Did you hear it? Were you near it?
If you weren't then you've yet to fear it;
Once you've met it you'll regret it,
Just because you never will forget it.

The American Quartet recorded the piece in a generic accent. The musical structure also avoids characteristic ethnic overtones. As Hamm explains:

There is no trace of syncopation beyond a single 3+3+2 pattern in the chorus, no minor tonality, no reference to one ethnic group or another. The most arresting moment, the cross-relation at the beginning of the verse, has no specific ethnic (or any other) connotation.

"That Mysterious Rag" is the first instance of a change that Berlin employs consistently from 1912 onward: a generic style lacking in specific ethnic connotations whose audience is no longer solely the working class, but whose reach includes patrons of the legitimate theater. Berlin continued to use rag and ragtime in song titles during the period when the terms were nearly synonymous with popular music. Although Berlin's compositions differed significantly from classic piano rags by Scott Joplin and other African-American composers, Hamm contends that Berlin's work targeted a different audience and the commercial success of Berlin songs such as "That Mysterious Rag" neither helped nor hindered the sales of piano rags. Or as Richard Crawford explains, "That Mysterious Rag" recognizes the style's haunting, distracting traits and removes it from a racial setting. Crawford finds other faults with the lyrical structure: It would be hard to find another Berlin song with one-syllable words so awkwardly stretched or natural declamation so bent out of shape.
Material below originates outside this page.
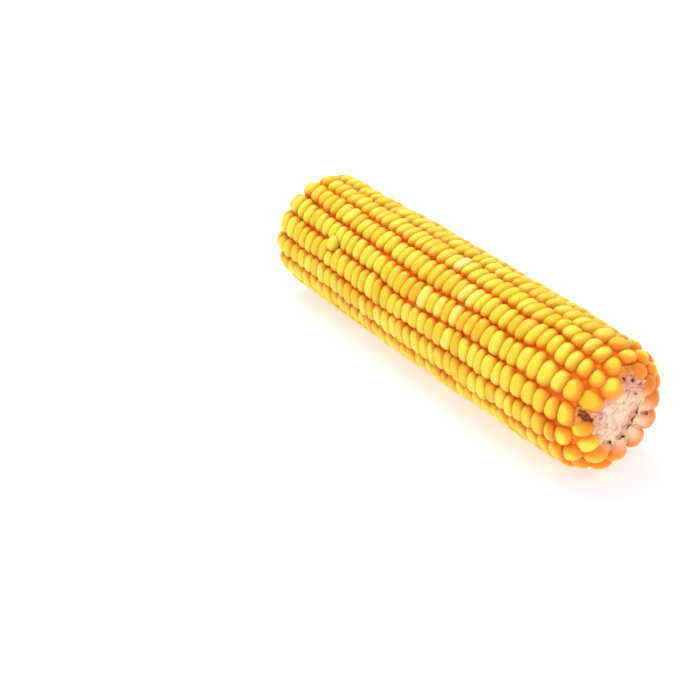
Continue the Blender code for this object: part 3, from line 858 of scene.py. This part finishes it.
def blank(name):
    """A new material, its tree and its shader."""
    material = bpy.data.materials.new(name)
    material.use_nodes = True
    return material, material.node_tree, material.node_tree.nodes["Principled BSDF"]


def value_of(tree, name):
    """The number kept on the points under a name."""
    return add(tree, "ShaderNodeAttribute", attribute_name=name).outputs["Fac"]


# %% [markdown]
# A dry kernel is a hard, waxy skin over a glassy, slightly see-through body. Its crown looks
# lemon yellow; light that enters the flanks comes out orange, and the deepest folds are almost
# red. We colour by the numbers kept on the points, with painted shade added: the colour darkens
# to olive gold in the creases and to deep orange in the furrows. A little light also scatters
# under the skin.

# %% Kernel finish
def kernel_finish():
    """Crown to flank colours, with one tone per kernel and fine mottling, and painted shade: olive gold
    in the creases, deeper orange in the furrows.
    """
    material, tree, shader = blank("dry_kernel")
    fade, amber, pale, loose, tone = (
        value_of(tree, name) for name in ("fade", "amber", "pale", "loose", "tone"))
    place = add(tree, "ShaderNodeTexCoord").outputs["Object"]
    speck = add(tree, "ShaderNodeTexNoise", {"Vector": place, "Scale": 1100.0, "Detail": 3.0})
    cloud = add(tree, "ShaderNodeTexNoise", {"Vector": place, "Scale": 300.0, "Detail": 2.0})
    wobble = maths(tree, "MULTIPLY_ADD", cloud.outputs["Fac"], 0.30, -0.15)
    outward = maths(tree, "MULTIPLY", maths(tree, "ADD", fade, wobble), 1 / 1.5)
    crown = ramp(tree, remapped(tree, tone, -1.0, 1.4), (
        (0.00, "#F5EEA4"), (0.38, "#F2E34A"), (0.62, "#F2DD38"), (0.85, "#F2D024"),
        (1.00, "#F1C010")))
    # Towards the furrows: the flanks' own orange, darkened further as painted shade.
    furrow = ramp(tree, outward, (
        (0.42, "#FFFFFF"), (0.55, "#FCEAB4"), (0.63, "#F7C868"), (0.72, "#F49E2C"),
        (0.92, "#EE7E06")))
    # Towards the creases between kernels in a row: olive gold, which is painted shade.
    crease = ramp(tree, outward, (
        (0.45, "#FFFFFF"), (0.59, "#F8ECB8"), (0.70, "#EAD27C"), (0.85, "#CA9C2C")))
    flank = ramp(tree, outward, (
        (0.38, "#FFFFFF"), (0.50, "#FFE4A0"), (0.60, "#FFCC88"), (0.80, "#FFB476"),
        (1.00, "#FEA264")))
    tight = mixed(tree, amber, crease, furrow)
    skin = mixed(tree, 1.0, crown, mixed(tree, loose, tight, flank), "MULTIPLY")
    footed = mixed(tree, pale, skin, "#F8D2AA")
    speckle = maths(tree, "MULTIPLY", remapped(tree, speck.outputs["Fac"], 0.5, 0.75), 0.10)
    mottled = mixed(tree, speckle, footed, "#F9E880")
    tree.links.new(mottled, shader.inputs["Base Color"])
    shader.inputs["Roughness"].default_value = 0.42
    shader.inputs["IOR"].default_value = 1.45
    shader.inputs["Subsurface Weight"].default_value = 0.5
    shader.inputs["Subsurface Radius"].default_value = (1.0, 0.45, 0.10)
    shader.inputs["Subsurface Scale"].default_value = 1.6 * MM
    bump = add(tree, "ShaderNodeBump", {"Height": cloud.outputs["Fac"], "Strength": 0.25,
                                        "Distance": 0.3 * MM})
    tree.links.new(bump.outputs["Normal"], shader.inputs["Normal"])
    return material


kernel_skin = kernel_finish()
for piece in (row_kernels, butt_kernels, tip_kernels):
    piece.data.materials.append(kernel_skin)


def bed_finish():
    """Clouded orange in the furrows, brown and woody where kernels are missing."""
    material, tree, shader = blank("furrow_depth")
    place = add(tree, "ShaderNodeTexCoord").outputs["Object"]
    cloud = add(tree, "ShaderNodeTexNoise", {"Vector": place, "Scale": 450.0, "Detail": 4.0})
    flesh = ramp(tree, cloud.outputs["Fac"], (
        (0.32, "#CC5402"), (0.50, "#F27804"), (0.70, "#FA9C1E")))
    colour = mixed(tree, value_of(tree, "woody"), flesh, "#A0481E")
    tree.links.new(colour, shader.inputs["Base Color"])
    shader.inputs["Roughness"].default_value = 0.8
    return material


bed.data.materials.append(bed_finish())


# %% [markdown]
# Torn pith is a foam of dry cells: matt and cream, pinkish grey towards the rim in three places.

# %% Pith finish
def pith_finish():
    """Cream, with pinkish and brownish clouds."""
    material, tree, shader = blank("torn_pith")
    place = add(tree, "ShaderNodeTexCoord").outputs["Object"]
    cloud = add(tree, "ShaderNodeTexNoise", {"Vector": place, "Scale": 330.0, "Detail": 4.0})
    colour = ramp(tree, cloud.outputs["Fac"], (
        (0.28, "#E8B48A"), (0.42, "#F0CAA4"), (0.56, "#F5D7B8"), (0.75, "#F7E2CC")))
    tinted = ramp(tree, cloud.outputs["Fac"], ((0.30, "#C48A78"), (0.55, "#E4B4A0"), (0.75, "#F4D8C8")))
    colour = mixed(tree, value_of(tree, "rim_tint"), colour, tinted)
    tree.links.new(colour, shader.inputs["Base Color"])
    shader.inputs["Roughness"].default_value = 0.9
    return material


def fibre_finish():
    """From cream to straw, one tone per strand."""
    material, tree, shader = blank("torn_fibre")
    colour = ramp(tree, value_of(tree, "tone"), (
        (0.0, "#F7E2CE"), (0.7, "#F5D4B4"), (0.92, "#ECBA92"), (1.0, "#CC8A66")))
    tree.links.new(colour, shader.inputs["Base Color"])
    shader.inputs["Roughness"].default_value = 0.8
    return material


def chaff_finish():
    """Mauve to dark brown, darkest at the lip."""
    material, tree, shader = blank("chaff")
    body = ramp(tree, value_of(tree, "tone"), (
        (0.0, "#F6D8BC"), (0.3, "#E8B29C"), (0.6, "#C47E66"), (1.0, "#7A3420")))
    dark = remapped(tree, value_of(tree, "lip"), 0.78, 1.0)
    colour = mixed(tree, dark, body, "#A05C3A")
    tree.links.new(colour, shader.inputs["Base Color"])
    shader.inputs["Roughness"].default_value = 0.6
    return material


def mat_finish():
    """Pinkish mauve by the cob, orange further out, and dark brown as painted shade in the pits and low
    folds.
    """
    material, tree, shader = blank("crumpled_chaff")
    place = add(tree, "ShaderNodeTexCoord").outputs["Object"]
    cloud = add(tree, "ShaderNodeTexNoise", {"Vector": place, "Scale": 700.0, "Detail": 3.0})
    inner = ramp(tree, cloud.outputs["Fac"], (
        (0.30, "#C87E66"), (0.50, "#E4AC96"), (0.70, "#F6D4C0")))
    outer = ramp(tree, cloud.outputs["Fac"], (
        (0.30, "#D8742C"), (0.50, "#EC9440"), (0.70, "#F6AE5C")))
    body = mixed(tree, value_of(tree, "outer"), inner, outer)
    colour = mixed(tree, remapped(tree, value_of(tree, "dark"), 0.15, 0.75), body, "#7C3212")
    tree.links.new(colour, shader.inputs["Base Color"])
    shader.inputs["Roughness"].default_value = 0.75
    return material


mats.data.materials.append(mat_finish())
pith = pith_finish()
face.data.materials.append(pith)
nub.data.materials.append(pith)
fibres.data.materials.append(fibre_finish())
chaff_skin = chaff_finish()
chaff.data.materials.append(chaff_skin)
hugging.data.materials.append(chaff_skin)

# %% [markdown]
# ## Floor, light and camera
#
# The ear lies on a plain white floor in a soft studio light: a bright sky from all sides, and a
# wide lamp over it. We look down on the butt end from the front right.

# %% Floor and light
FLOOR_SIZE = 6.0


def floor_finish():
    """White acrylic, lit softly from below, which keeps the shadow pale."""
    material, tree, shader = blank("white_floor")
    shader.inputs["Base Color"].default_value = linear("#DAD4E0")
    shader.inputs["Roughness"].default_value = 0.9
    shader.inputs["Emission Color"].default_value = linear("#FFF8FC")
    shader.inputs["Emission Strength"].default_value = 0.5
    return material


half = FLOOR_SIZE / 2
floor = mesh_piece("floor", np.array([[-half, -half, 0], [half, -half, 0], [half, half, 0],
                                      [-half, half, 0]]) - [0, 0, 0.05 * MM],
                   [np.array([[0, 1, 2, 3]])], {})
floor.data.materials.append(floor_finish())

world = bpy.data.worlds.new("studio")
world.use_nodes = True
world.node_tree.nodes["Background"].inputs["Color"].default_value = linear("#FFFFFF")
world.node_tree.nodes["Background"].inputs["Strength"].default_value = 0.79
bpy.context.scene.world = world


def lamp(name, place, aim, size, watts, colour):
    """A square area lamp at a place, aimed at a point."""
    data = bpy.data.lights.new(name, "AREA")
    data.shape = "SQUARE"
    data.size = size
    data.energy = watts
    data.color = linear(colour)[:3]
    light = bpy.data.objects.new(name, data)
    light.location = place
    away = np.array(aim) - np.array(place)
    light.rotation_euler = Euler((math.atan2(math.hypot(away[0], away[1]), -away[2]), 0.0,
                                  math.atan2(away[1], away[0]) - math.pi / 2))
    bpy.context.scene.collection.objects.link(light)
    return light


lamp("key", (-0.55, 0.05, 0.95), (0.0, 0.0, 0.02), 0.8, 6.3, "#FFFFFF")
lamp("fill", (0.70, -0.30, 0.35), (0.08, 0.0, 0.02), 0.5, 1.0, "#FFF4E4")

# %% Camera
camera_data = bpy.data.cameras.new("camera")
camera_data.lens = 111.4
camera_data.sensor_width = 36.0
camera = bpy.data.objects.new("camera", camera_data)
camera.location = (0.5018, -0.4285, 0.4260)
camera.rotation_euler = Euler((math.radians(57.567), 0.0, math.radians(52.907)))
bpy.context.scene.collection.objects.link(camera)
bpy.context.scene.camera = camera
bpy.context.scene.view_settings.view_transform = "Standard"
== Performance and reception ==
Berlin performed the piece during September 1911 wearing a coat and tails, receiving star billing at the Hammerstein Victoria Theatre owned by Willie Hammerstein at Times Square. Berlin refused calls for encores and received a favorable review from Variety. Erik Satie used "That Mysterious Rag" in 1917 for his ballet Parade. The song remained popular for more than a decade.